Lo preparo con cura, magari un po’ troppo in anticipo. Patatine, pane alle olive. Lo tzatziki di conforto è in fresco insieme a una bottiglia italiana che dovevamo stappare qualche mese fa. Verrà buona stasera. Forse. Chissà.
Perché alle sei non sono ancora sicura che passeranno, potrebbero salutarci con un messaggio e lo capirei.
La libertà è da sempre la nostra base d’appoggio.
Il figlio mi aiuta a sistemare la tavola. Rassicura la sorella, ma lo dice soprattutto a se stesso.

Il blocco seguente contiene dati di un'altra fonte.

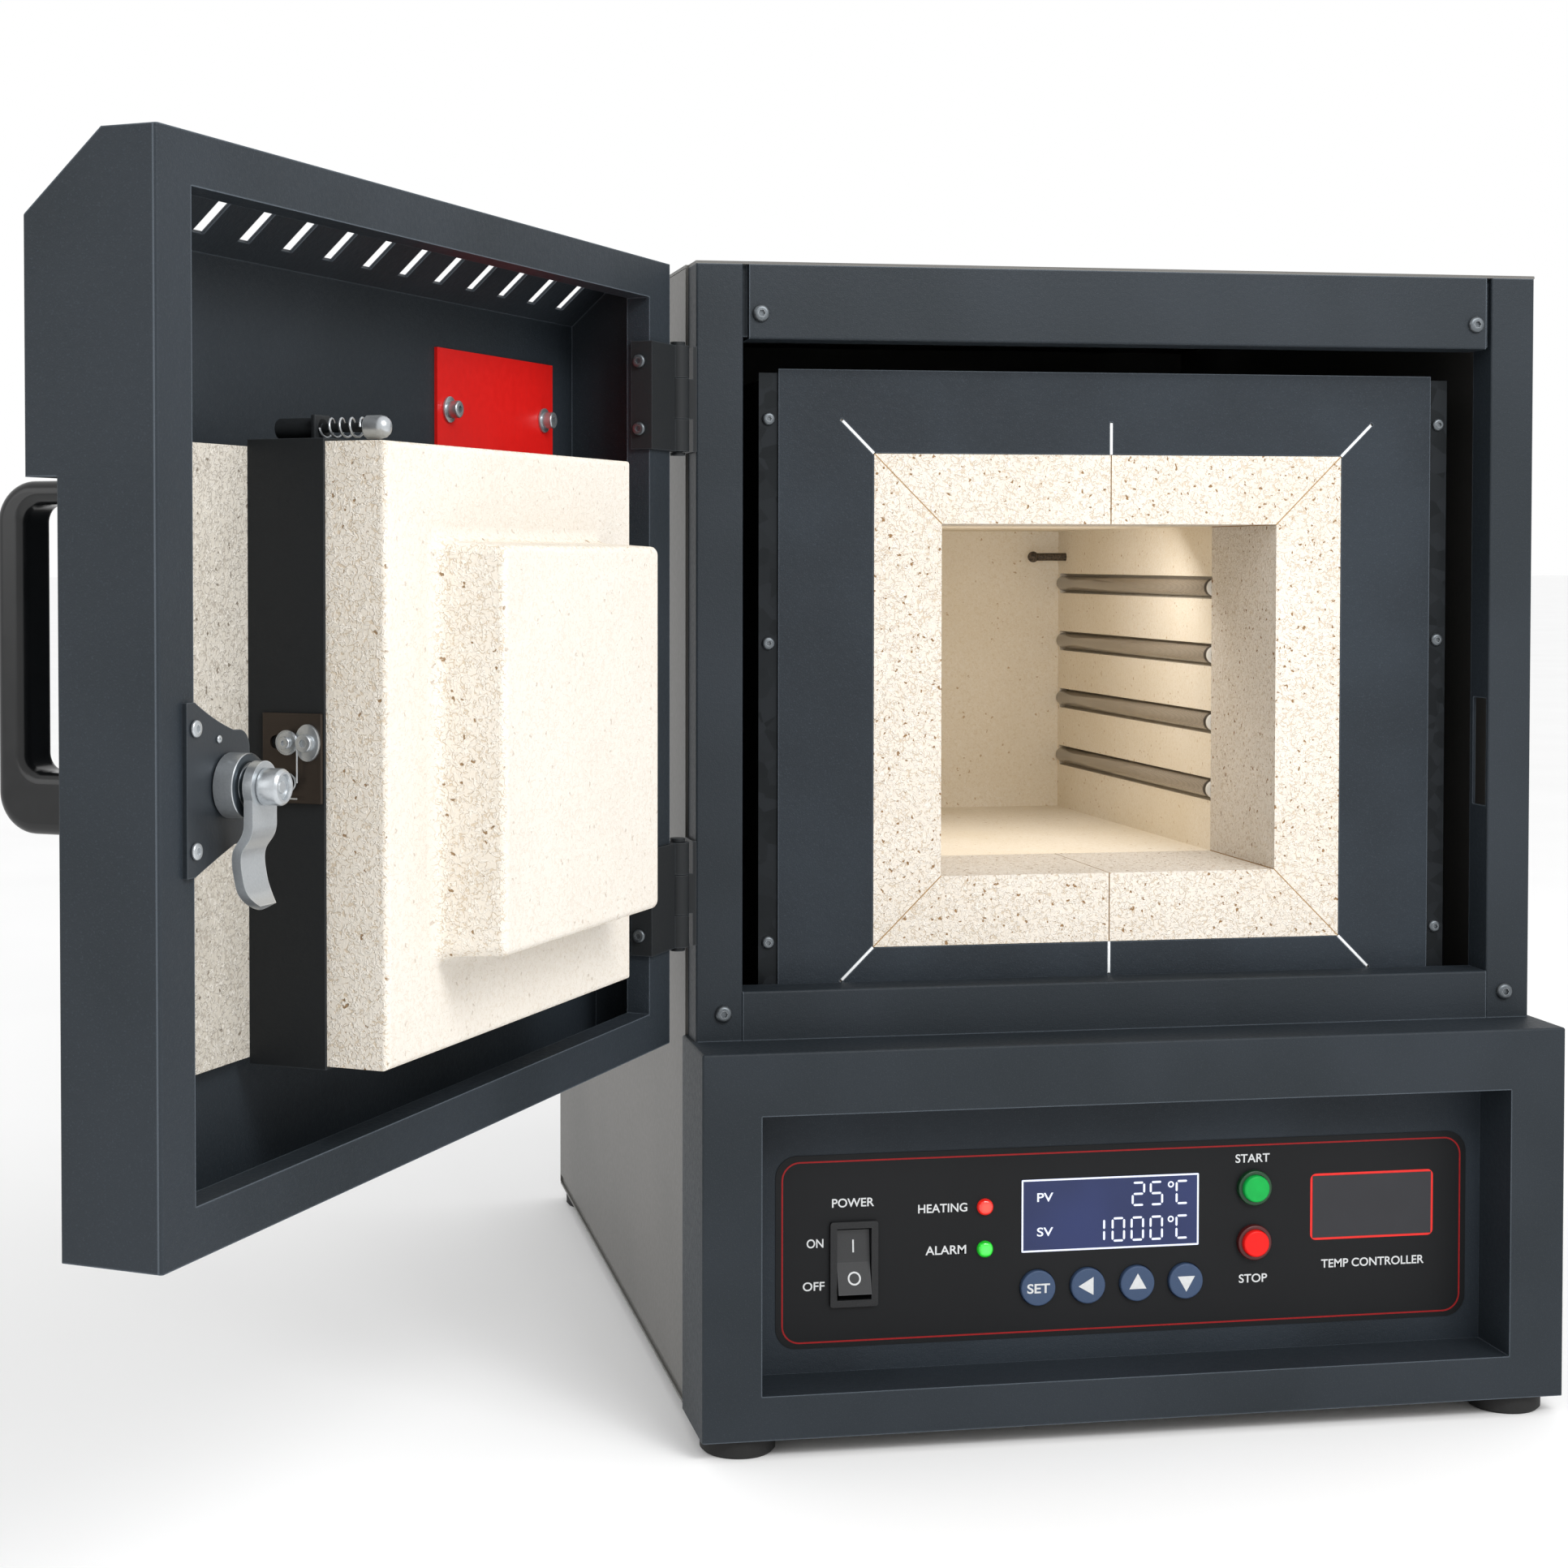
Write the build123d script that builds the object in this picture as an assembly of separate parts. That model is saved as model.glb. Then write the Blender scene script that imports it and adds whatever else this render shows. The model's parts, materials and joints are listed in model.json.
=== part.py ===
from build123d import *
import os
from math import atan2, degrees

# Bench muffle furnace: a heated ceramic chamber in a ventilated steel casing, on a control box,
# with a side-hung door that carries a ceramic block. Millimetres, +Z up, front towards -Y.
# The origin is the middle of the front left foot's underside.

# Casing
CASE_W = 450.0          # across the two front posts
CASE_H = 392.5          # from the ledge to the top
CASE_D = 510.0          # from the front posts to the rear cover
BOX_SIDE = 3.0          # the control box stands out this far at each side
BOX_H = 192.5           # control box without its feet
LEDGE = 34.0            # the control box stands out this far in front of the posts
SHEET = 1.5             # sheet steel of casing and door
FOOT_H = 10.0
FOOT_R = 19.0
FOOT_IN = 22.0          # from the control box's side and front to a foot's axis
POST_W = 24.0
POST_SIDE = 22.0        # the post's side that the side cover leaves bare
TOP_RAIL_H = 39.0
BOTTOM_RAIL_H = 25.0
RAIL_GAP = 3.0          # groove between the top rail and each post
RAIL_DEPTH = 20.0
SEAM = 0.5              # gap between neighbouring covers
EDGE_R = 1.2            # outer bend of the folded sheets

# Chamber and its insulation
CHAMBER = 183.0         # width and height of the chamber
CHAMBER_UP = 170.0      # chamber axis above the ledge
LINER = 36.0            # thickness of the ceramic boards
COLLAR_D = 90.0         # depth of the mitred collar at the mouth
WALL_D = 270.0          # depth of the boards behind the collar
RECESS = 22.5           # face plate behind the posts' front
WRAP_SIDE = 47.5        # fibre insulation beside the boards
WRAP_TOP = 40.0
WRAP_BOTTOM = 35.0
WRAP_BACK = 45.0
CASING_T = 1.0          # steel shell round the insulation
FLANGE_W = 12.0
CRADLE_H = 6.5
PLATE_W = 356.0
PLATE_DROP = 52.0       # top of the face plate under the casing's top
PLATE_UP = 5.0          # bottom of the face plate above the ledge
SLOT_W = 1.6            # expansion slots in the face plate
SLOT_RUN = 17.0
ROD_R = 5.0
GROOVE_R = 6.5
ROD_PITCH = 38.0
ROD_COUNT = 4
ROD_SINK = 1.0          # rod axis behind the wall's face
PROBE_R = 2.5
PROBE_OUT = 22.0        # thermocouple tip in front of the right wall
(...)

Pazienza se non ce la fanno. Vedrai però che invece sì.
Il marito arriva trafelato. Le sette e mezza.
Vengono? Che ti hanno detto?
Ancora non so.
Mi sorprendo a canticchiare una vecchia canzone di Baglioni. Lampada Osram. Avrà almeno una quarantina d’anni, l’epoca del ti avviso con un sms è di là da venire e la poveraccia dopo mezz’ora capisce che lui le ha dato buca. Ma che bel modo di mettere poesia in un’attesa.
Le otto e dieci.
Eccoli! Eccoli!
Figlia, non travolgerli, lasciali respirare.
Sì, tranquilla, ci possiamo abbracciare e salutare per bene.
C’è un’esitazione, come un’anticamera di pudore prima di recuperare l’abitudine al contatto.
Poi l’affetto prende il sopravvento e parte il fiume di racconti e progetti e indirizzi nuovi da attaccare al frigorifero.
Il tempo va giù che è un piacere insieme al vino bianco.
Peccato, il faut y aller.
Di già?
Restate a cena.
Non possono, figlio, lo sai. C’è chi li aspetta per l’ultima sera.
Ripartono i baci, gli abbracci. Le lacrime le rimando a girato l’angolo.
Quattro anni sono tanti, il viaggio fin là un sogno difficile da realizzare, per noi.
Torneranno. Cambieremo. Inutile fare previsioni.
Ogni partenza ha sempre un arrivo.
Arrivederci, ragazzi. Anzi no, à bientôt.